What is expected ->
From the top of the records below down to the line containing "fibre_columns, fibre_step = 200, 0.8", reproduce every line exactly.

Given records ->
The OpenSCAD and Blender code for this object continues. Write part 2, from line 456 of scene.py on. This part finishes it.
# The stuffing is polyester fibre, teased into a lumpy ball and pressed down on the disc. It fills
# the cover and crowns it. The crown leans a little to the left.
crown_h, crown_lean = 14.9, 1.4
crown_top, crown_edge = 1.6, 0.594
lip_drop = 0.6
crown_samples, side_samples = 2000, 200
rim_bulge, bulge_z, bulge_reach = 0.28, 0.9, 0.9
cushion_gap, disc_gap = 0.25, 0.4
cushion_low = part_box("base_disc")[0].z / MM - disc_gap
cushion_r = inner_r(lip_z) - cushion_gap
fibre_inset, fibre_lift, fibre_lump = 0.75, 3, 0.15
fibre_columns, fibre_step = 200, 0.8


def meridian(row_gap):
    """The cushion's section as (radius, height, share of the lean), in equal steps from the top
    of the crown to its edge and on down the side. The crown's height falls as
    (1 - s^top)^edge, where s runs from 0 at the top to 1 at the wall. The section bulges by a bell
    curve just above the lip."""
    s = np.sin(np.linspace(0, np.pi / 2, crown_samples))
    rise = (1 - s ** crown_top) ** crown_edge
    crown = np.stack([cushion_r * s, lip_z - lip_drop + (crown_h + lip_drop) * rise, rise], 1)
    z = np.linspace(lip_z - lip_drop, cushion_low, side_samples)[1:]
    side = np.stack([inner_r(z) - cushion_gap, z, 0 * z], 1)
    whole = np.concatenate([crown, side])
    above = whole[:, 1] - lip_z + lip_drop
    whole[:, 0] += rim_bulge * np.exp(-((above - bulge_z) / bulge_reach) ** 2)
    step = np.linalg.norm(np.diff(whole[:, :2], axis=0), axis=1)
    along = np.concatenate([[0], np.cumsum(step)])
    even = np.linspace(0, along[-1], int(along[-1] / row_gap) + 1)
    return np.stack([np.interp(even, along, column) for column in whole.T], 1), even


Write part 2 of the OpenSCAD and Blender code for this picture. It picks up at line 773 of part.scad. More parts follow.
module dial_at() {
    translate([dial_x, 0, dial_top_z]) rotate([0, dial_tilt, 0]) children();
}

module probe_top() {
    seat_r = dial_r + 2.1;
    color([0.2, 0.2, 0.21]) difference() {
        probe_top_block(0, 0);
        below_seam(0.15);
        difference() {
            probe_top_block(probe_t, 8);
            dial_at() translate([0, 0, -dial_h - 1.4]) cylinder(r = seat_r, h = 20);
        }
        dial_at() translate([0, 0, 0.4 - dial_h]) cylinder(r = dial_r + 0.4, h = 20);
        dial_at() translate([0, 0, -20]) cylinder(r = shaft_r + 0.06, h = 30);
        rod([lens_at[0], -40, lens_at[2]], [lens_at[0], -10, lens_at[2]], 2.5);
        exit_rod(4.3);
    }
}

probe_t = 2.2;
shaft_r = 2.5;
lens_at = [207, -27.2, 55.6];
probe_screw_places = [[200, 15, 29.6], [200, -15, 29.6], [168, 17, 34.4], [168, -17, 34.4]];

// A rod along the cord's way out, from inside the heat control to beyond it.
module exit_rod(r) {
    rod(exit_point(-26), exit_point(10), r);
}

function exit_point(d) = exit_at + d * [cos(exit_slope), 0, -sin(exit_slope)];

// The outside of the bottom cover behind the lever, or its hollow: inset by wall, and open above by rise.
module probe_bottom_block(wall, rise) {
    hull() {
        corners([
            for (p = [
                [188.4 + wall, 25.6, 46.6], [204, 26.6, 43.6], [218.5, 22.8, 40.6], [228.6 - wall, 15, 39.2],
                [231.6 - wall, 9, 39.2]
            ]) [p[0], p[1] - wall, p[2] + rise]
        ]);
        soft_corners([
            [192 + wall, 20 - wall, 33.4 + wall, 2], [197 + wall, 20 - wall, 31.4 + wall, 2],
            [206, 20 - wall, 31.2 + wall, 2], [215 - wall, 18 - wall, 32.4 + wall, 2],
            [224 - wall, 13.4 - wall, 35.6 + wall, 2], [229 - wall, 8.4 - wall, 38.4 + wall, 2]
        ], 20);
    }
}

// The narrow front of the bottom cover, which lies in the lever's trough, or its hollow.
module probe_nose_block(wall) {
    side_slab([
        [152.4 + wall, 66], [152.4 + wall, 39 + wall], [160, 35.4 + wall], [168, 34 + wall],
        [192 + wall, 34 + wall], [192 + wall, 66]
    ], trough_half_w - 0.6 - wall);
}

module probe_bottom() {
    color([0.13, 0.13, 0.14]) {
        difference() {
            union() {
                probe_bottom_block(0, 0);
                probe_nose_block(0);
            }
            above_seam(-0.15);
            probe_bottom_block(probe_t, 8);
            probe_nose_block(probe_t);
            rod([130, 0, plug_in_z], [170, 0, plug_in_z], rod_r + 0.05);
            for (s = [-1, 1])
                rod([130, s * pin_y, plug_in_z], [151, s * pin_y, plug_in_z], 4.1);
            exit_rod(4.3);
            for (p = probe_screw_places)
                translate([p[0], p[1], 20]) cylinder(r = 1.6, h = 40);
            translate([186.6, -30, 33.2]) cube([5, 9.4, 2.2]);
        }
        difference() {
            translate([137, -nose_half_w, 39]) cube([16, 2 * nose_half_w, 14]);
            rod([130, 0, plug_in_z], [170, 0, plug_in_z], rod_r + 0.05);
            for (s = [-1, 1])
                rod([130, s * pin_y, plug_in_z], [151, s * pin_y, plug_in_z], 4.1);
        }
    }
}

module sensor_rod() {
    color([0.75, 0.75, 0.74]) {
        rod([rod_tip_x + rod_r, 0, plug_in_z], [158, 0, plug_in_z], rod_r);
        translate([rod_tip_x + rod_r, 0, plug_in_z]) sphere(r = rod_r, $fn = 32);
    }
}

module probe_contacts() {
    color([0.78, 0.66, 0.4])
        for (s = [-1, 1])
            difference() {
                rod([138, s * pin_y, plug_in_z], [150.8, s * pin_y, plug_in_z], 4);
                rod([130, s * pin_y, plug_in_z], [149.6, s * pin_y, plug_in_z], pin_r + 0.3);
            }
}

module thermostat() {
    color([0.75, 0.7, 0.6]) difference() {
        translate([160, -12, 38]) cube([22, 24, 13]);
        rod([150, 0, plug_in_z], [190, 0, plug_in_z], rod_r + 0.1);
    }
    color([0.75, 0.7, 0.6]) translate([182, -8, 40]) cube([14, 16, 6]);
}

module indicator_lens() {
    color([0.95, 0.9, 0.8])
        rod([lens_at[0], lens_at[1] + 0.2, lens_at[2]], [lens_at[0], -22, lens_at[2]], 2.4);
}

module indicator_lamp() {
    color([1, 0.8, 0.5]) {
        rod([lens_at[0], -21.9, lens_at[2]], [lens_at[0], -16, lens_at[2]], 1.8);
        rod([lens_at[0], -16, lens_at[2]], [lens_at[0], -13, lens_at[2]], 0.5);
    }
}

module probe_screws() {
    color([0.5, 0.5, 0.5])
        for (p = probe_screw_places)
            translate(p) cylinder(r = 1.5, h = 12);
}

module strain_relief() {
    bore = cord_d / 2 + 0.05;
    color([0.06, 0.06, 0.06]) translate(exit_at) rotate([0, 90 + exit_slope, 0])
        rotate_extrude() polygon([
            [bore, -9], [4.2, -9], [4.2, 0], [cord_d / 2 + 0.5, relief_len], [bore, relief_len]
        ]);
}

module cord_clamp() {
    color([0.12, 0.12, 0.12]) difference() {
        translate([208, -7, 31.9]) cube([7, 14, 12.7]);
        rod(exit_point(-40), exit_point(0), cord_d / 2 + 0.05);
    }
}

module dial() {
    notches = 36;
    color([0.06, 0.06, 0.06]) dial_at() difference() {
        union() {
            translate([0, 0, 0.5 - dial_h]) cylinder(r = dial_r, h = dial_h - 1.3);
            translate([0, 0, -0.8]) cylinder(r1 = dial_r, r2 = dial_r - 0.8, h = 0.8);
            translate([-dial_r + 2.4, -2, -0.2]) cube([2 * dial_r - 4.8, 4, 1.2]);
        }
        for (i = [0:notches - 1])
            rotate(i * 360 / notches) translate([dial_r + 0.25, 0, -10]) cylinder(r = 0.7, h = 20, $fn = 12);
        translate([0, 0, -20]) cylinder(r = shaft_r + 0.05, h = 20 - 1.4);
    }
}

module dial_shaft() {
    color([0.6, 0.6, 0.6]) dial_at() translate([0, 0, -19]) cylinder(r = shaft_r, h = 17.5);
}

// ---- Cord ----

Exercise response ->
The OpenSCAD and Blender code for this object continues. Write part 2, from line 456 of scene.py on. This part finishes it.
# The stuffing is polyester fibre, teased into a lumpy ball and pressed down on the disc. It fills
# the cover and crowns it. The crown leans a little to the left.
crown_h, crown_lean = 14.9, 1.4
crown_top, crown_edge = 1.6, 0.594
lip_drop = 0.6
crown_samples, side_samples = 2000, 200
rim_bulge, bulge_z, bulge_reach = 0.28, 0.9, 0.9
cushion_gap, disc_gap = 0.25, 0.4
cushion_low = part_box("base_disc")[0].z / MM - disc_gap
cushion_r = inner_r(lip_z) - cushion_gap
fibre_inset, fibre_lift, fibre_lump = 0.75, 3, 0.15
fibre_columns, fibre_step = 200, 0.8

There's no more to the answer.